The 1970s and 1980s released social history from a variety of self-imposed inhibitions. There was a rapid extension of the range of ‘legitimate’ topics. urban history with its awareness of the complex interactions and variety of the town played a major part. Social theory, much of it from the Chicago school of urban sociology, was important here, but the urban historians also sustained a tradition of social history which sought an elegant account of the texture of the past, a sort of organized poetry of facts. The most crucial impact was probably women's history with its rapid development into gender history. Leading writers displayed a deep dissatisfaction with existing categories and agendas such as the Fabian concern with paid (mainly male) work in the cash economy.
In the past 25 years the British have written more social history than in the rest of their history-writing history. The agenda has extended to an almost unlimited range of topics. Politics, often through studies of the nature of the state, has been reintegrated. Ethnic, racial, religious, and national identities have been added to those of gender and class. The greater understanding of the 17th and 18th cents. has questioned the notion of the ‘industrial revolution’ as a discontinuity.
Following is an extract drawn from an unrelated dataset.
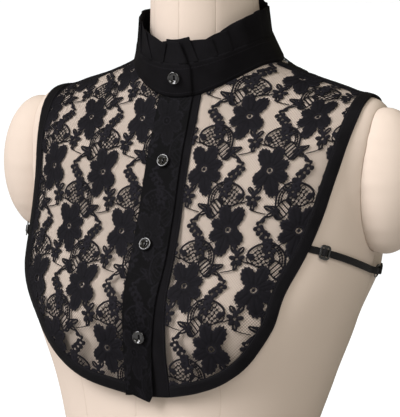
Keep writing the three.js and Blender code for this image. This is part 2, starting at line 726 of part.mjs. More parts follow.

In the 1990s the British displayed a hunger for their own history, not just as a nation state unit in the manner of Trevelyan, but as a reflection of multiple identities, Scottish, Irish, Welsh, the regionality of the English, in terms of work, gender, religion, ethnicity, leisure interests, social and moral enthusiasms. As a result ‘social history’ has become part of the mainstream of British culture. The political debate of the 1980s and 1990s directly involved interpretations of social history through concepts such as ‘Victorian values’ and ‘middle-class failure’. Leisure and cultural products as varied as tourism, television, and living space involved historical understanding through the notions of ‘heritage’ and ‘restoration’. Social history has become not just an intellectual base for understanding the past but a crucial element in the relationship of past and present and in the multiple identities of the late 20th and early 21st cents.